“La clase media baja española es deprimente”. Leí esta frase entre divertido y airado, pues atribuyéndole una buena dosis de razón también es cierto que la clase media baja es mi patria. Fue un sábado de buena mañana, a poco de levantarme. Compré el periódico y entré en el Café del Centro para tomarme un descafeinado. Eché un vistazo a la portada del diario y sólo transcurrieron unos segundos hasta que mi vecino de mesa empezó a lamentarse del destino trágico de Rajoy y su desmejora física. No porque le cayera simpático o tuviera afinidades ideológicas, sino porque él no ve al político. Ve a un ser humano donde yo, persona insensible, sólo veo una plaga.
Mientras mi vecino de mesa describía los síntomas de deterioro que dejan traslucir las fotografías del mencionado ser humano, yo cogí el suplemento del periódico dedicado a la moda.

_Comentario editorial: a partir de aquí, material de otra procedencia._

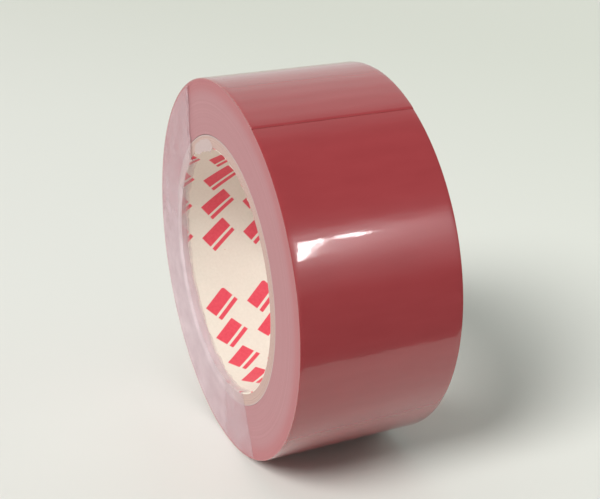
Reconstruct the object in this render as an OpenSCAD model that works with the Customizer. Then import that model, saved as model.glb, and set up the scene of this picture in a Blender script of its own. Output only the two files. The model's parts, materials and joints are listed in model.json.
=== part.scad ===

Siempre incluye alguna pieza social o cultural, y es sano echar unas risas leyendo las últimas tendencias sobre la cosmética de inversión. O el auge de los productos monodosis para el “neceser nómada”.
De repente me topé con una entrevista a Angélica Liddell, dramaturga, directora teatral y actriz. A veces las preguntas aparentemente tontas no producen respuestas comprobadamente estúpidas. La periodista quería saber si la familia de la dramaturga va a ver sus obras. Y Liddell le contestaba: “Qué va. Para gran parte de ella soy una auténtica payasa. Tienen sus vidas, sus familias, sus casas con chimeneas de fuego artificial, sus hipotecas, sus pensiones… El hombre medio es terrible. Lo conozco bien porque yo provengo de la clase media baja española y es deprimente”.
Interrumpí la sesión clínica de mi vecino de mesa y le comenté la frase, además de la que venía a continuación: “Que la niña leyera mucho era extraño. Me llevaban al psiquiatra para que no fuera más rara de lo normal”. Uno de los puntos fuertes de mi vecino de mesa es el conocimiento de la naturaleza humana. Por eso no tardó ni medio segundo en exclamar: “No fuera a ser que nunca le saliera novio”.